On 02/03/14 19:31, William Unruh wrote:
On 2014-03-02, Brian Inglis <[email protected]> wrote:
On 2014-03-01 15:43, [email protected] wrote:
My NTP server is part of the pool project and appears to be running fine.  
Comcast contacted me about a month ago to let me know that my NTP server was 
infected with a bot.  I checked and everything seems to be ok.  I re-enabled my 
server about a week ago and I received another phone call last week concerning 
security on my network.
I contacted Ask and he said that it was not a bot but an issue with my server 
allowing management requests.  I asked Ask how to properly configure my 
Meinberg client to not allow management requests because I understand that they 
can be problematic.  I know the config for ntpd but I am not sure of the proper 
syntax for Meinberg.  Can someone provide me with that info?

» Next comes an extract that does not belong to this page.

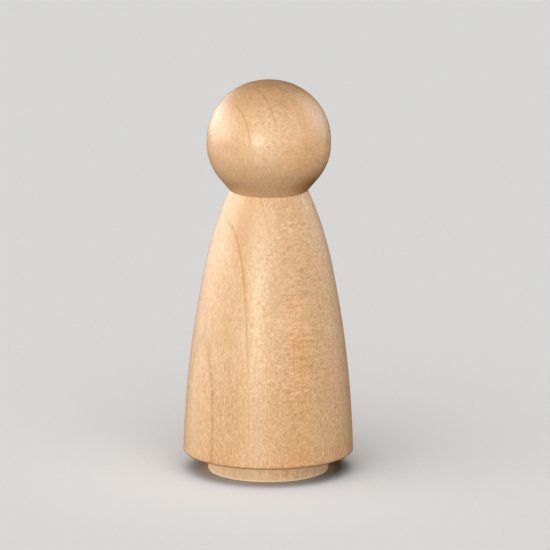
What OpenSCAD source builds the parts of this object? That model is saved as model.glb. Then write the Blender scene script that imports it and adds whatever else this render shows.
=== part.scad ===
// Turned wooden peg doll: a ball head on a bell-shaped body that stands on a
// short round foot. Millimetres, +Z up, origin at the centre of the foot's
// underside. Every piece is a turning about the Z axis.

/* [Head] */
// Largest diameter of the head
head_d = 27.74; // [27.2:0.02:30]
// Height of the head from its seat on the body to the crown
head_h = 24.7; // [24:0.1:27]
// Radius of the upper half's outline
head_up_r = 13.3; // [12.8:0.01:13.5]
// Radius of the lower half's outline
head_low_r = 11.42; // [10.8:0.01:12.2]
// Height of the straight band between the two halves
head_band_h = 1.08; // [0.2:0.01:1.4]

/* [Body] */
// Diameter that the flanks reach at their widest level
hem_d = 38.32; // [34:0.02:44]
// Height of the level at which the flanks would stand upright
flank_level_z = -1.2; // [-6:0.1:4]
// Radius of the lower, flatter part of the flanks' outline
flank_low_r = 238.4; // [200:0.1:400]
// Height where the flatter lower curve runs into the rounder upper one
flank_join_z = 48.2; // [42:0.1:52]
// Height of the body's flat top, on which the head sits
neck_z = 64.2; // [62:0.1:68]
// Diameter of the body's flat top and of the head's seat
neck_d = 17.44; // [16:0.02:18.5]
// Rounding of the hem, the body's lower edge
hem_round = 0.42; // [0.2:0.01:1.2]
// Easing of the body's upper edge at the neck
neck_ease = 0.1; // [0.05:0.01:0.2]

/* [Foot] */
// Diameter of the foot
foot_d = 27.0; // [22:0.1:32]
// Height of the foot below the body
foot_h = 4.4; // [3:0.1:7]
// Rounding of the foot's lower edge
foot_round = 0.4; // [0.2:0.05:0.8]
// Easing of the foot's upper edge
foot_ease = 0.12; // [0.05:0.01:0.3]
// Diameter of the spigot that holds the foot in the body
spigot_d = 12.7; // [9:0.1:15]
// Length of the spigot
spigot_h = 9.5; // [6:0.1:12]

/* [Neck dowel] */
// Diameter of the dowel pin over its ridges
dowel_d = 7.9; // [5.9:0.1:9]
// Length of the dowel pin
dowel_len = 25.4; // [16:0.1:32]
// Number of glue flutes
dowel_flutes = 20; // [12:1:24]
// Depth of each flute
flute_depth = 0.3; // [0.1:0.05:0.5]
// Chamfer at both ends of the pin
dowel_chamfer = 0.8; // [0.4:0.1:1.2]

/* [Fits] */
// Diametral clearance of the dowel in its two bores
dowel_gap = 0.04; // [0.02:0.01:0.2]
// Diametral clearance of the spigot in its socket
spigot_gap = 0.06; // [0.02:0.01:0.2]
// Room for glue past the end of the dowel and of the spigot
glue_room = 0.5; // [0.2:0.1:1.5]
// Countersink at the mouth of each bore
mouth_chamfer = 0.4; // [0.2:0.1:0.8]

/* [Hidden] */
wood = [0.90, 0.74, 0.55];
pin_wood = [0.82, 0.66, 0.47];
$fn = 180;
spigot_chamfer = 0.6;

// how far a rounding's circle passes the faces that it rounds, and the angle
// at which the two flank arcs cross, so that curves cross cleanly and never
// only graze each other
slip = 0.004;
cross_a = 0.3;

// ---- derived sizes ------------------------------------------------------
head_r = head_d / 2;
neck_r = neck_d / 2;
hem_r = hem_d / 2;
foot_r = foot_d / 2;
spigot_r = spigot_d / 2;
bore_r = (dowel_d + dowel_gap) / 2;
bore_depth = dowel_len / 2 + glue_room;
socket_r = (spigot_d + spigot_gap) / 2;
socket_depth = spigot_h + glue_room;

// Head: the arcs of both halves are tangent to the straight band between them
crown_z = neck_z + head_h;
up_mid = [head_r - head_up_r, crown_z - head_up_r];
low_mid = [head_r - head_low_r, crown_z - head_up_r - head_band_h];
// a short cone under the ball touches it and ends at the edge of the seat
seat_edge = [neck_r, neck_z];
cone_a = atan2(neck_z - low_mid.y, neck_r - low_mid.x) + acos(head_low_r / norm(seat_edge - low_mid));
cone_top = low_mid + head_low_r * [cos(cone_a), sin(cone_a)];

// Body: the flanks are a flatter arc below and a rounder one above, which
// ends at the neck's radius
low_c = [hem_r - flank_low_r, flank_level_z];
join = [low_c.x + sqrt(pow(flank_low_r, 2) - pow(flank_join_z - low_c.y, 2)), flank_join_z];
join_a = asin((join.y - low_c.y) / flank_low_r) + cross_a;
join_n = [cos(join_a), sin(join_a)];
rise = [neck_r, neck_z] - join;
flank_up_r = -(rise * rise) / (2 * (rise * join_n));
up_c = join - join_n * flank_up_r;
split_z = flank_join_z - 0.6;
// centres of the roundings of the hem and of the rim, inside the flank arcs
hem_mid = inside(low_c, flank_low_r, hem_round, foot_h + hem_round);
rim_mid = inside(up_c, flank_up_r, neck_ease, neck_z - neck_ease);

// centre, at level z, of a circle of radius s that touches a circle of radius
// r about c from the inside
function inside(c, r, s, z) = [c.x + sqrt(pow(r - s, 2) - pow(z - c.y, 2)), z];

// the part of a circle that stands beyond the chord from p to q
module arc(c, r, p, q, n = 360) {
    out = (p + q) / 2 - c;
    far = out * (r + 1) / norm(out);
    intersection() {
        translate(c) circle(r = r, $fn = n);
        polygon([p, q, q + far, p + far]);
    }
}

// what a rounding takes off the corner between a flat, above (up = 1) or
// below (up = -1) the rounding's centre, and a wall whose normal is n
module round_off(c, r, n, up) {
    difference() {
        polygon([c, c + [0, up], c + [1, up], c + n]);
        translate(c) circle(r = r + slip, $fn = 96);
    }
}

module head_outline() {
    band_a = [head_r, low_mid.y];
    band_b = [head_r, up_mid.y];
    crown = [up_mid.x, crown_z];
    intersection() {
        union() {
            polygon([[0, neck_z], seat_edge, cone_top, band_a, band_b, crown, [0, crown_z]]);
            arc(low_mid, head_low_r, cone_top, band_a);
            arc(up_mid, head_up_r, band_b, crown);
        }
        // all but the blind hole, on the half plane
        polygon([[0, neck_z + bore_depth], [bore_r, neck_z + bore_depth],
                 [bore_r, neck_z + mouth_chamfer], [bore_r + mouth_chamfer, neck_z],
                 [head_r + 1, neck_z], [head_r + 1, crown_z + 1], [0, crown_z + 1]]);
    }
}

module body_outline() {
    difference() {
        intersection() {
            translate(low_c) circle(r = flank_low_r, $fn = 1440);
            union() {
                translate(up_c) circle(r = flank_up_r, $fn = 720);
                polygon([[0, foot_h - 1], [hem_r + 1, foot_h - 1], [hem_r + 1, split_z], [0, split_z]]);
            }
            // all but the two blind holes, on the half plane
            polygon([[0, foot_h + socket_depth], [socket_r, foot_h + socket_depth],
                     [socket_r, foot_h + mouth_chamfer], [socket_r + mouth_chamfer, foot_h],
                     [hem_r + 1, foot_h], [hem_r + 1, neck_z],
                     [bore_r + mouth_chamfer, neck_z], [bore_r, neck_z - mouth_chamfer],
                     [bore_r, neck_z - bore_depth], [0, neck_z - bore_depth]]);
        }
        round_off(hem_mid, hem_round, (hem_mid - low_c) / norm(hem_mid - low_c), -1);
        round_off(rim_mid, neck_ease, (rim_mid - up_c) / norm(rim_mid - up_c), 1);
    }
}

module foot_outline() {
    low_a = [foot_r - foot_round, 0];
    low_b = [foot_r, foot_round];
    top_a = [foot_r, foot_h - foot_ease];
    top_b = [foot_r - foot_ease, foot_h];
    polygon([[0, 0], low_a, low_b, top_a, top_b, [spigot_r, foot_h],
             [spigot_r, foot_h + spigot_h - spigot_chamfer],
             [spigot_r - spigot_chamfer, foot_h + spigot_h], [0, foot_h + spigot_h]]);
    arc([low_a.x, low_b.y], foot_round, low_a, low_b, 72);
    arc([top_b.x, top_a.y], foot_ease, top_a, top_b, 48);
}

// ---- pieces ---------------------------------------------------------------
module head() color(wood) rotate_extrude() head_outline();

module body() color(wood) rotate_extrude() body_outline();

module foot() color(wood) rotate_extrude() foot_outline();

// fluted pin, half in the head and half in the body
module neck_dowel() color(pin_wood) {
    r = dowel_d / 2;
    c = dowel_chamfer;
    z0 = neck_z - dowel_len / 2;
    z1 = neck_z + dowel_len / 2;
    difference() {
        rotate_extrude()
            polygon([[0, z0], [r - c, z0], [r, z0 + c], [r, z1 - c], [r - c, z1], [0, z1]]);
        for (i = [0 : dowel_flutes - 1])
            rotate((i + 0.5) * 360 / dowel_flutes)
                translate([r + flute_depth, 0, z0 - 1])
                    cylinder(r = 2 * flute_depth, h = dowel_len + 2, $fn = 24);
    }
}

head();
neck_dowel();
body();
foot();
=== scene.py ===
import math

import bpy
import numpy as np
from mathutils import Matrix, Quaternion, Vector


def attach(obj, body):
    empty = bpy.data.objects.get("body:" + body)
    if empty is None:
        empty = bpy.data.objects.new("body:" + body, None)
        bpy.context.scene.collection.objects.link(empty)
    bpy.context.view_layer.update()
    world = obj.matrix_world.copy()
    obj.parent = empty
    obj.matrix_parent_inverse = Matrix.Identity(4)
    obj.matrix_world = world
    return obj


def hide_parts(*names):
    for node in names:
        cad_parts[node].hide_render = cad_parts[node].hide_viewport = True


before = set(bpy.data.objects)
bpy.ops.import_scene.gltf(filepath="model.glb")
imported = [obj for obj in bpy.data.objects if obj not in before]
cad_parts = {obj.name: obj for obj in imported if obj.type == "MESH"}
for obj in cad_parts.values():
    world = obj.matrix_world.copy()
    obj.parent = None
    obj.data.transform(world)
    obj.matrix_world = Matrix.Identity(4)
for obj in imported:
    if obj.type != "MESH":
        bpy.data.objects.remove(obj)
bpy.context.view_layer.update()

MM = 0.001


# ---- camera -----------------------------------------------------------------
# A long lens about two metres off, 13 degrees above the table.
elevation = math.radians(13.18)
back = Vector((0.0, -math.cos(elevation), math.sin(elevation)))
up = Vector((0.0, math.sin(elevation), math.cos(elevation)))
camera_data = bpy.data.cameras.new("camera")
camera_data.sensor_width = 36.0
camera_data.lens = 36.0 * 9000.0 / 550.0
camera_data.clip_start = 0.05
camera_data.clip_end = 30.0
camera = bpy.data.objects.new("camera", camera_data)
bpy.context.scene.collection.objects.link(camera)
camera.rotation_mode = "QUATERNION"
roll = Quaternion((0.0, 0.0, 1.0), math.radians(0.136))
camera.rotation_quaternion = (-back).to_track_quat("-Z", "Y") @ roll
camera.location = Vector((0.00143, 0.0, 0.04474)) - up * 0.00016 + back * 2.01331
bpy.context.scene.camera = camera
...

Banner on http://support.ntp.org links to
http://support.ntp.org/bin/view/Main/SecurityNotice#DRDoS_Amplification_Attack_using
and recommends restrict default noquery [and possibly other no... options]
or you could use restrict default ignore; also add disable monitor.

And why those are not the default I will never know. They should never
have been on by default-- the problem was obvous 15 years ago, if
nothing else in giving an attacker knowledge about your system.
Things which go out to the  broad internet should be off by default, and be
switched on by the user who needs them.
Just as ntpd does not have a list of servers it uses by default, but I
guess people running ntp servers got burned by that one 20 years ago.

There is a complete new generation of sys-admins since then.
"well known" among those so skilled in the art does not mean active knowledge amongst users. This might be a lesson to remember.